▶ [DIRECTIONS]: Search the material for the string "scene", then return every line where it is found.
________________________
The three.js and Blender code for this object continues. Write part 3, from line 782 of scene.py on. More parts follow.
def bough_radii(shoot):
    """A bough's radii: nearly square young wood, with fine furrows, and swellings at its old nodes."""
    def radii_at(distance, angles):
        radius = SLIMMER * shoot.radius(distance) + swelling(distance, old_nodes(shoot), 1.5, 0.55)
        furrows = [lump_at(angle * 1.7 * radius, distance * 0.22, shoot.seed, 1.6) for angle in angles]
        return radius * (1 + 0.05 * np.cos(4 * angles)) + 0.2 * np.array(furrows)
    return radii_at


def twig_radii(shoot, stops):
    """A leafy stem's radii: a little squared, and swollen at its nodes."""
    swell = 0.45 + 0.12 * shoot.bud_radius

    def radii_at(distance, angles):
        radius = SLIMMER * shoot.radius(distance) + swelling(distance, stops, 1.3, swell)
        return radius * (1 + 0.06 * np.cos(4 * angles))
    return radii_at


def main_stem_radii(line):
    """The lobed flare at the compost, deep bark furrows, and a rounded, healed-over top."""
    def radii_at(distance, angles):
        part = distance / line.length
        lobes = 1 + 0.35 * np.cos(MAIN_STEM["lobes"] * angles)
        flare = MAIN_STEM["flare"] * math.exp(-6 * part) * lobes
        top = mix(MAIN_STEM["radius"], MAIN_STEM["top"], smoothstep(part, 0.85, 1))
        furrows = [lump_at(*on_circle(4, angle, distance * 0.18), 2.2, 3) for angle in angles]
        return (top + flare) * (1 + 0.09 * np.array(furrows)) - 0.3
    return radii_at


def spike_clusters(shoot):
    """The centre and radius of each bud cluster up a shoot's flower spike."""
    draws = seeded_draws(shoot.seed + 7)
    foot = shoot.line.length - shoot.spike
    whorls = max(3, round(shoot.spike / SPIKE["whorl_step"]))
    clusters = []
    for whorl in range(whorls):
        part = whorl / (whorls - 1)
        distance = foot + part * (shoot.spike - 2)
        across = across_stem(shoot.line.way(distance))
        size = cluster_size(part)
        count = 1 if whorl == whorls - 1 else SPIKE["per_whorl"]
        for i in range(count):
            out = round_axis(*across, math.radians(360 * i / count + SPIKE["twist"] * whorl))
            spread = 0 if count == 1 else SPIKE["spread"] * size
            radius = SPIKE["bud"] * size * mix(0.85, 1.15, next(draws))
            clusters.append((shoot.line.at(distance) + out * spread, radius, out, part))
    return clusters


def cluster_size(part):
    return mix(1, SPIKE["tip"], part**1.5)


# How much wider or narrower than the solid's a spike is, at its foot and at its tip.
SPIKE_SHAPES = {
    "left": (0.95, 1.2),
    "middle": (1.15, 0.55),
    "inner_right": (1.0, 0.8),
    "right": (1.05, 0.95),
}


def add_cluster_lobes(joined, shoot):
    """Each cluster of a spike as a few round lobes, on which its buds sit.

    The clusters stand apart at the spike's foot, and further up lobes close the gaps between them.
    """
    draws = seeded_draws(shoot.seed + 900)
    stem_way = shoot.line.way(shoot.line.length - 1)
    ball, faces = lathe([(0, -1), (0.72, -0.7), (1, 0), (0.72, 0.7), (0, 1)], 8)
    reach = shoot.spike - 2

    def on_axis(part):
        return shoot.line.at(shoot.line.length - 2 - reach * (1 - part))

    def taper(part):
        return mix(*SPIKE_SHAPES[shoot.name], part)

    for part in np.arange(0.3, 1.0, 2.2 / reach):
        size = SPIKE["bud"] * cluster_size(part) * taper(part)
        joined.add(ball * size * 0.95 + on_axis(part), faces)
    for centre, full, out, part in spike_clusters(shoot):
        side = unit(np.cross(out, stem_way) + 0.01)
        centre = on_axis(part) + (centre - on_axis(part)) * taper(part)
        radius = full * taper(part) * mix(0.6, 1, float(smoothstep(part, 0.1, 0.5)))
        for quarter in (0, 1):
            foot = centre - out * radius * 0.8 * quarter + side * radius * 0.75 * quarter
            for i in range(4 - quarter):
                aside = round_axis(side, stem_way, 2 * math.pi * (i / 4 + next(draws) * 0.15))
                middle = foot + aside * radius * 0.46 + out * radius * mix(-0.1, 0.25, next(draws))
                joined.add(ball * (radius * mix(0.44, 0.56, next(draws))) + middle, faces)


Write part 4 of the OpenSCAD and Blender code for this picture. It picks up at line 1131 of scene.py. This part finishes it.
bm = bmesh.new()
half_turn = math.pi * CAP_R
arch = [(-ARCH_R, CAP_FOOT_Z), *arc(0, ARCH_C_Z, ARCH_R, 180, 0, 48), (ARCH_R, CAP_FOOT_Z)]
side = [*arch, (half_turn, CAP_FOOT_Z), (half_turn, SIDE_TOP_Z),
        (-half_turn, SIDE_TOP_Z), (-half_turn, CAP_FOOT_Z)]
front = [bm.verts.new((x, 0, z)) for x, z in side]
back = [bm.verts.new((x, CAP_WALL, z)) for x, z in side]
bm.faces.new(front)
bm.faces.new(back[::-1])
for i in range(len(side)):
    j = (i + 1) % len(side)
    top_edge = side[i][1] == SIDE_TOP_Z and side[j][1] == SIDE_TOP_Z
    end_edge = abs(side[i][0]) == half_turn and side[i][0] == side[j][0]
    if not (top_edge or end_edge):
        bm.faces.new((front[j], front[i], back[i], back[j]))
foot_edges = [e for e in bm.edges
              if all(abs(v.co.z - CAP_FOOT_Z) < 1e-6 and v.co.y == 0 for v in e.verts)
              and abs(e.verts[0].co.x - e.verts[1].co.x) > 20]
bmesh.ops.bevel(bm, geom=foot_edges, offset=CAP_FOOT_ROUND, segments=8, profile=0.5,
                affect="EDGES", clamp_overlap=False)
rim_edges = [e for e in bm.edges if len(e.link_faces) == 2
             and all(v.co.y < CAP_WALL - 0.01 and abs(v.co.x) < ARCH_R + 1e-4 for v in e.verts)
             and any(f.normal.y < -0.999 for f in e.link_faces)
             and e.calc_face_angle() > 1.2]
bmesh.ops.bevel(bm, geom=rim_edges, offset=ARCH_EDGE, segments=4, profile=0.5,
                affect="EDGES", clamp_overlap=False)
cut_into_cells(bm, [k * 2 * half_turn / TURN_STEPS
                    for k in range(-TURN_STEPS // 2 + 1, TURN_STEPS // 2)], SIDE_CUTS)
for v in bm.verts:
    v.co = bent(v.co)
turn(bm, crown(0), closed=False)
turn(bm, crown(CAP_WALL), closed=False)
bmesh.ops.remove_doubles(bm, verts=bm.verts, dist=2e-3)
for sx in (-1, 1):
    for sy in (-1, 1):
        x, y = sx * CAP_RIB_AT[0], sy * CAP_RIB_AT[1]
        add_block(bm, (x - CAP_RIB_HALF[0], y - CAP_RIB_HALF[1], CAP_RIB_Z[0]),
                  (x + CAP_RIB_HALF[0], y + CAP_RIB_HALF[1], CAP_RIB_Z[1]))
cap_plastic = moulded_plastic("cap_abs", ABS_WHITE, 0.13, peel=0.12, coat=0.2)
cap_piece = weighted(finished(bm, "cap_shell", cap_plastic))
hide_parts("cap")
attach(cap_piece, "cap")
________________________
▶ [OUTPUT FOR THIS EXERCISE]:
The three.js and Blender code for this object continues. Write part 3, from line 782 of scene.py on. More parts follow.
Write part 4 of the OpenSCAD and Blender code for this picture. It picks up at line 1131 of scene.py. This part finishes it.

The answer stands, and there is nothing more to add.